Current security models don't address this. They're still trying to prove authenticity in a world where authenticity is infinitely fakeable.

You can't out-authenticate this threat. The computational resources, training data, and sophisticated techniques available to attackers will always eventually overcome static verification methods.

The Epistemological Shift

What we're experiencing isn't just a technical challenge. It's an epistemological shift in how we relate to information itself.

The shift isn't "prove it's real." It's "prove it matters."

This is deeply uncomfortable for security professionals trained to establish ground truth. But comfort is a luxury we can no longer afford.

Build systems that assume everything could be synthetic. Design processes with reversibility baked in from the start. Create fallbacks for when the "authentic" turns out to be fabricated.

Implement cooling-off periods before irreversible actions. Establish out-of-band verification for high-stakes decisions—and by out-of-band, I don't mean a confirmation email or callback to a number on file. Those channels are compromised too. I mean physically separate verification through deliberately diverse methods.

Accept that you will be fooled. Plan for it. Make the cost of being fooled manageable rather than catastrophic.

Building for the Post-Authentic World

The organizations that thrive in this environment won't be the ones with the best deepfake detectors.
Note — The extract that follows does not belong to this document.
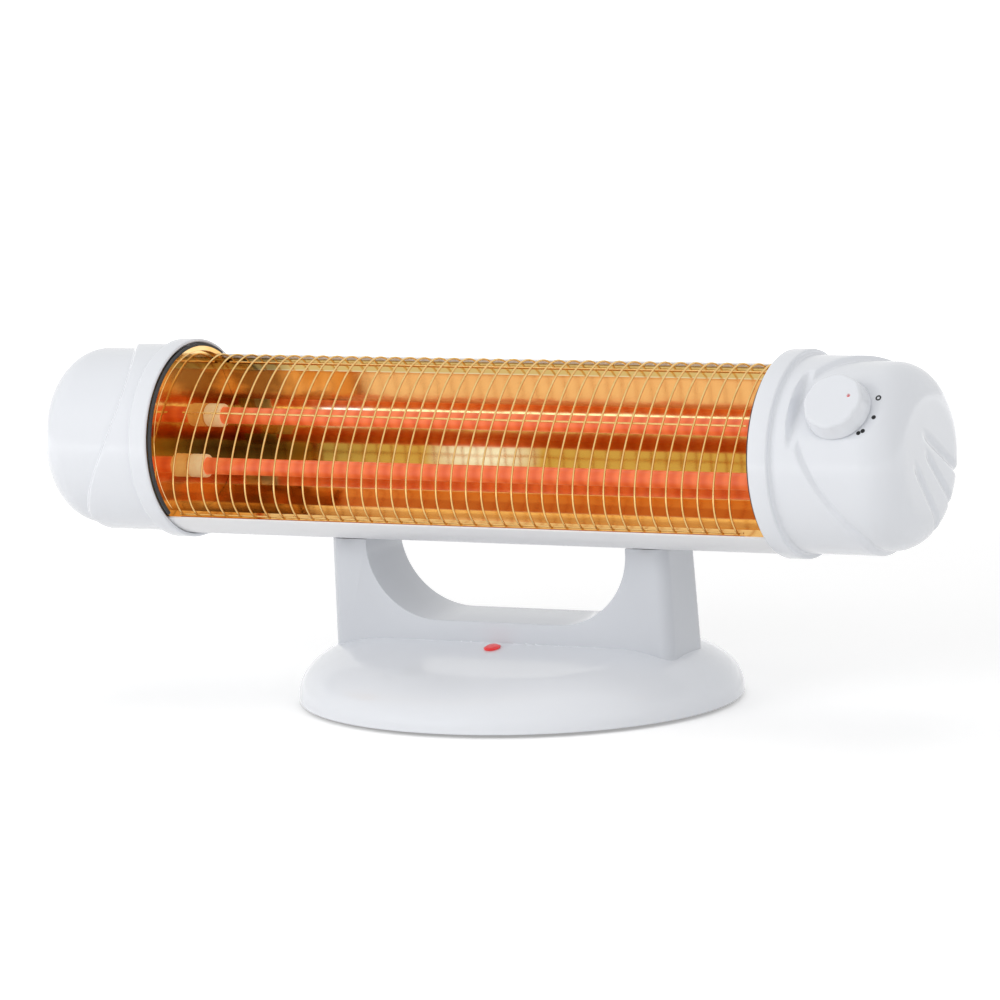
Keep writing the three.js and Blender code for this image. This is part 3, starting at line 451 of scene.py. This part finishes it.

They'll be the ones whose operations can absorb the impact of sophisticated deception and keep functioning.

This means rethinking fundamental assumptions about evidence, identity, and trust. It means accepting that the ground truth you used to rely on is now quicksand.

Because the question isn't whether you can trust your eyes anymore.

It's whether your systems can survive when you can't.

The post-authentic world isn't coming. It's here. The only question is whether you're building security models for the world that was, or the world that is.